TJ49.6 Supporting Private Sector Decision-Making with NOAA's Interim Climate Data Records (ICDRs)

Thursday, 10 January 2013: 2:45 PM
Ballroom G (Austin Convention Center)
Jeffrey L. Privette, NOAA/NESDIS/NCDC, Asheville, NC; and W. J. Glance, D. Cecil, and J. J. Bates

Handout (2.5 MB)

NOAA initiated its Climate Data Record Program (CDRP) in 2009 to develop and operationally provide authoritative satellite Climate Data Records (CDRs) to the government and the private sector. The CDRs are based primarily on 35+ years of meteorological satellite and in situ data collected by NOAA and the Department of Defense. To date, the Program has transitioned 14 CDRs from research to initial operations.

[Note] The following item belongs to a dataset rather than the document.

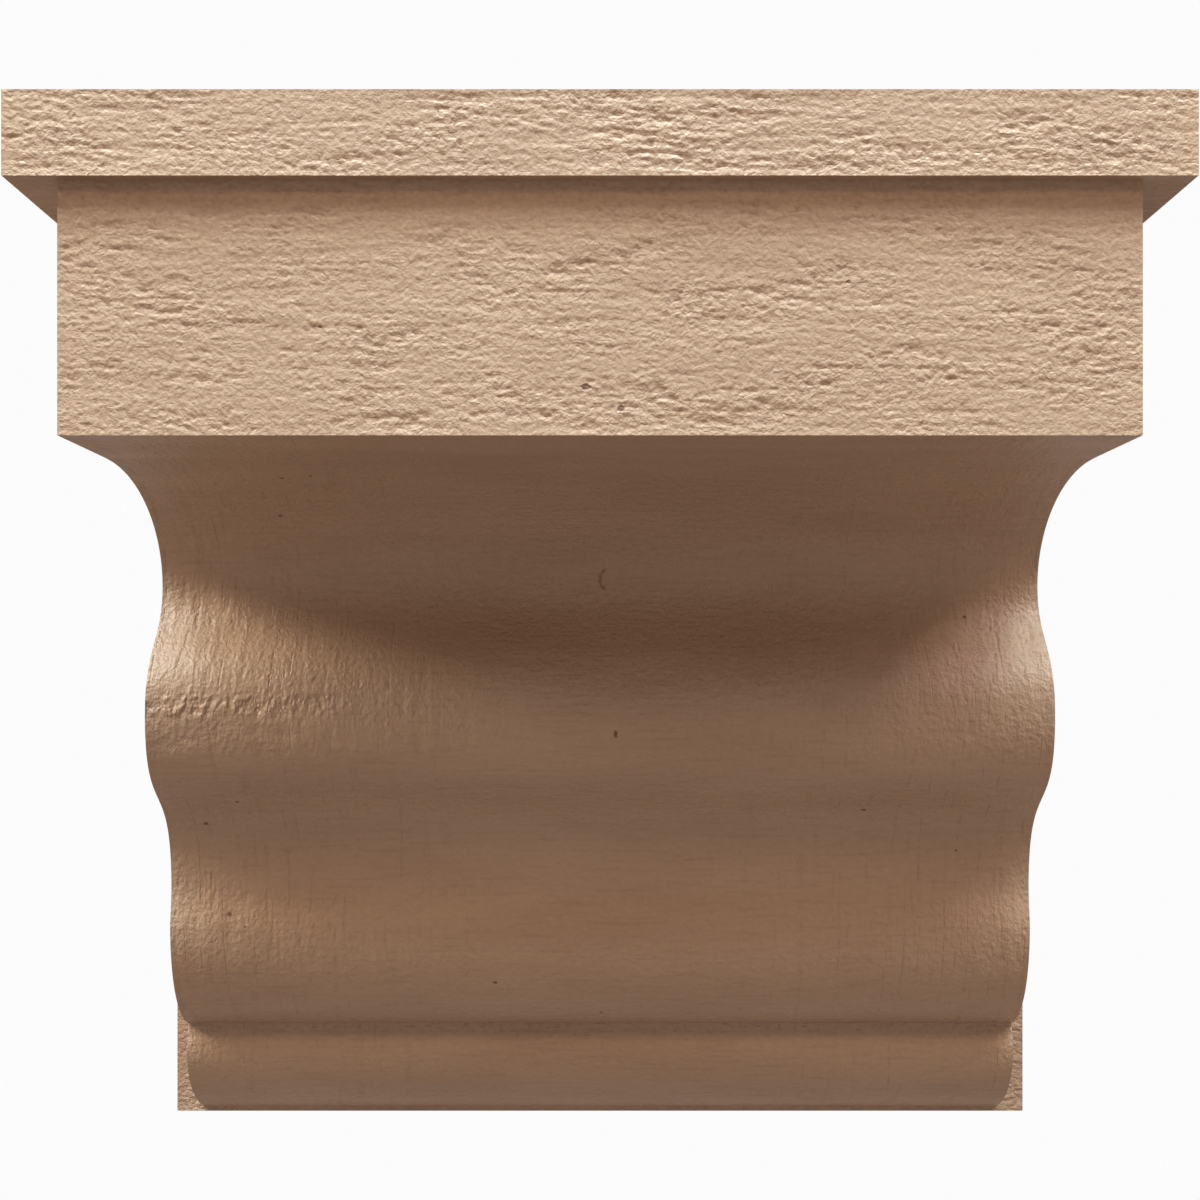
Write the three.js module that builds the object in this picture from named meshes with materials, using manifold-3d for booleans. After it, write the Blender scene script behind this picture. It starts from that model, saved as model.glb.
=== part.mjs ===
// Corbel: a wide flat cap on a plain square block, over a body of coves and rolls,
// with a flat back plate behind it all. It is moulded in one piece, so it is one solid.
//
// Millimetres, +Z up. The origin is the middle of the flat back that goes against the wall.
// The corbel reaches out from the wall towards -Y, and X runs across it.

import * as THREE from 'three';
import { mergeVertices } from 'three/addons/utils/BufferGeometryUtils.js';
import Module from 'manifold-3d';

const wasm = await Module();
wasm.setup();

// Widths, across the corbel
const cap_width = 254;
const body_width = 232;
const plate_width = 247.5;

// Reaches, out from the front face of the back plate
const plate_thickness = 17.7;
const block_reach = 132;
const cap_front_overhang = 2.7;
const soffit_run = 34.7;
const cove_reach = 46.2;
const roll_reach = 63.4;
const hollow_reach = 37.1;
const lower_roll_reach = 38.4;
const crease_reach = 18.3;
const lobe_reach = 20;

// Heights, each member's own, from the top down
const cap_thickness = 18.3;
const block_height = 54.7;
const cove_drop = 26.9;
const roll_drop = 34;
const hollow_drop = 47.4;
const lower_roll_drop = 10.4;
const crease_drop = 29.6;
const lobe_front_drop = 6.8;
const lobe_foot_drop = 21.2;
const plate_reveal = 1.35;

// How full each curve is where it leaves or meets a member, as a share of that curve's own height
// (of its own run, where it leaves the soffit)
const cove_leaves_soffit = 0.59;
const cove_meets_back = 0.53;
const cove_leaves_back = 0.42;
const roll_meets_front = 0.53;
const roll_leaves_front = 0.6;
const hollow_meets_back = 0.68;
const hollow_leaves_back = 0.35;
const lower_roll_meets_front = 0.29;
const lower_roll_leaves_front = 0.4;
const lobe_leaves_crease = 0.35;
const lobe_meets_front = 0.4;
const lobe_leaves_front = 0.62;

// The slopes at which two curves end: the lower roll tucking into the crease, and the lobe at its foot
const crease_slope = 0.3;
const crease_approach = 14;
const foot_slope = 0.4;
const foot_approach = 5;

const steps_per_curve = 12;

const moulded_tan = new THREE.MeshStandardMaterial({ color: 0xc8ac8a, roughness: 0.72, metalness: 0 });

const body_height = block_height + cove_drop + roll_drop + hollow_drop + lower_roll_drop
  + crease_drop + lobe_front_drop + lobe_foot_drop;
const corbel_height = cap_thickness + body_height + plate_reveal;
const top = corbel_height / 2;
const bottom = -corbel_height / 2;
const cap_underside = top - cap_thickness;
const cap_depth = plate_thickness + block_reach + cap_front_overhang;

// The body's side profile, with x out from the wall and y up. It starts inside the plate and the cap,
// goes round the block, and follows the coves and rolls down to the foot of the lobe.
function body_profile() {
  const inside_cap = cap_underside + cap_thickness / 2;
  const inside_plate = plate_thickness / 2;
  const block_front = plate_thickness + block_reach;
  const soffit = cap_underside - block_height;
  const soffit_end = block_front - soffit_run;

  const profile = new THREE.Shape();
  profile.moveTo(inside_plate, inside_cap);
  profile.lineTo(block_front, inside_cap);
  profile.lineTo(block_front, soffit);
  profile.lineTo(soffit_end, soffit);

  // The big cove leaves the soffit level and ends upright at its deepest point.
  let x = plate_thickness + cove_reach;
  let y = soffit - cove_drop;
  profile.bezierCurveTo(
    soffit_end - cove_leaves_soffit * (soffit_end - x), soffit,
    x, y + cove_meets_back * cove_drop,
    x, y,
  );

  // A curve that is upright at both ends, down to a member that reaches so far out
  const curve_down_to = (reach, drop, leaves, meets) => {
    const next_x = plate_thickness + reach;
    profile.bezierCurveTo(x, y - leaves * drop, next_x, y - drop + meets * drop, next_x, y - drop);
    x = next_x;
    y -= drop;
  };

  // A curve that starts upright and comes in towards the wall at a slope
  const curve_in_to = (next_x, drop, leaves, approach, slope) => {
    const next_y = y - drop;
    profile.bezierCurveTo(x, y - leaves * drop, next_x + approach, next_y + slope * approach, next_x, next_y);
    x = next_x;
    y = next_y;
  };

  curve_down_to(roll_reach, roll_drop, cove_leaves_back, roll_meets_front);
  curve_down_to(hollow_reach, hollow_drop, roll_leaves_front, hollow_meets_back);
  curve_down_to(lower_roll_reach, lower_roll_drop, hollow_leaves_back, lower_roll_meets_front);
  curve_in_to(plate_thickness + crease_reach, crease_drop, lower_roll_leaves_front,
    crease_approach, crease_slope);
  curve_down_to(lobe_reach, lobe_front_drop, lobe_leaves_crease, lobe_meets_front);
  curve_in_to(plate_thickness, lobe_foot_drop, lobe_leaves_front, foot_approach, foot_slope);

  profile.lineTo(inside_plate, y);
  profile.closePath();
  return profile;
}

// A closed geometry as a solid that can be joined to others
function to_solid(geometry) {
  const bare = geometry.clone();
  bare.deleteAttribute('normal');
  bare.deleteAttribute('uv');
  const merged = mergeVertices(bare, 1e-4);
  return new wasm.Manifold(new wasm.Mesh({
    numProp: 3,
    vertProperties: new Float32Array(merged.attributes.position.array),
    triVerts: new Uint32Array(merged.index.array),
  }));
}

function to_geometry(solid) {
  const mesh = solid.getMesh();
  const geometry = new THREE.BufferGeometry();
  geometry.setAttribute('position', new THREE.BufferAttribute(mesh.vertProperties, 3));
  geometry.setIndex(new THREE.BufferAttribute(mesh.triVerts, 1));
  geometry.computeVertexNormals();
  return geometry;
}

// A box as wide as given about the middle, out from the wall by its depth, between two heights
function wall_box(width, depth, low, high) {
  const geometry = new THREE.BoxGeometry(width, depth, high - low);
  geometry.translate(0, -depth / 2, (low + high) / 2);
  return to_solid(geometry);
}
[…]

In the past year, the CDRP developed and implemented a framework to continuously extend historical CDRs using Interim Climate Data Records (ICDRs). ICDRs are “first batch” CDRs generated within several days of observation using official CDR algorithms and processes. ICDRs are required by decision support systems and other near-term applications which need current data that are fully consistent with homogeneous historical records. For example, an electrical power utility may need temperature and precipitation ICDRs to optimally identify, in both time and space, the “closest” historical analog period to recent weather. The utility could then use contemporaneous business data from that period to inform current decision-making. In addition to their homogeneity and consistency, ICDRs are more complete than operational weather products since ICDR processing can await upstream data delays that can negate data value for weather forecasting. However, the operational nature of ICDRs means their accuracy typically can be improved through reprocessing once better sensor calibration and characterization data become available. Therefore, ICDRs may be considered valuable but temporary placeholders. This presentation provides an update on NOAA's CDR Program, focusing on the new CDRs transitioned to operations in 2012 and the ICDR framework used to extend CDRs and meet the needs of private sector applications as well as climate monitoring and indicators activities.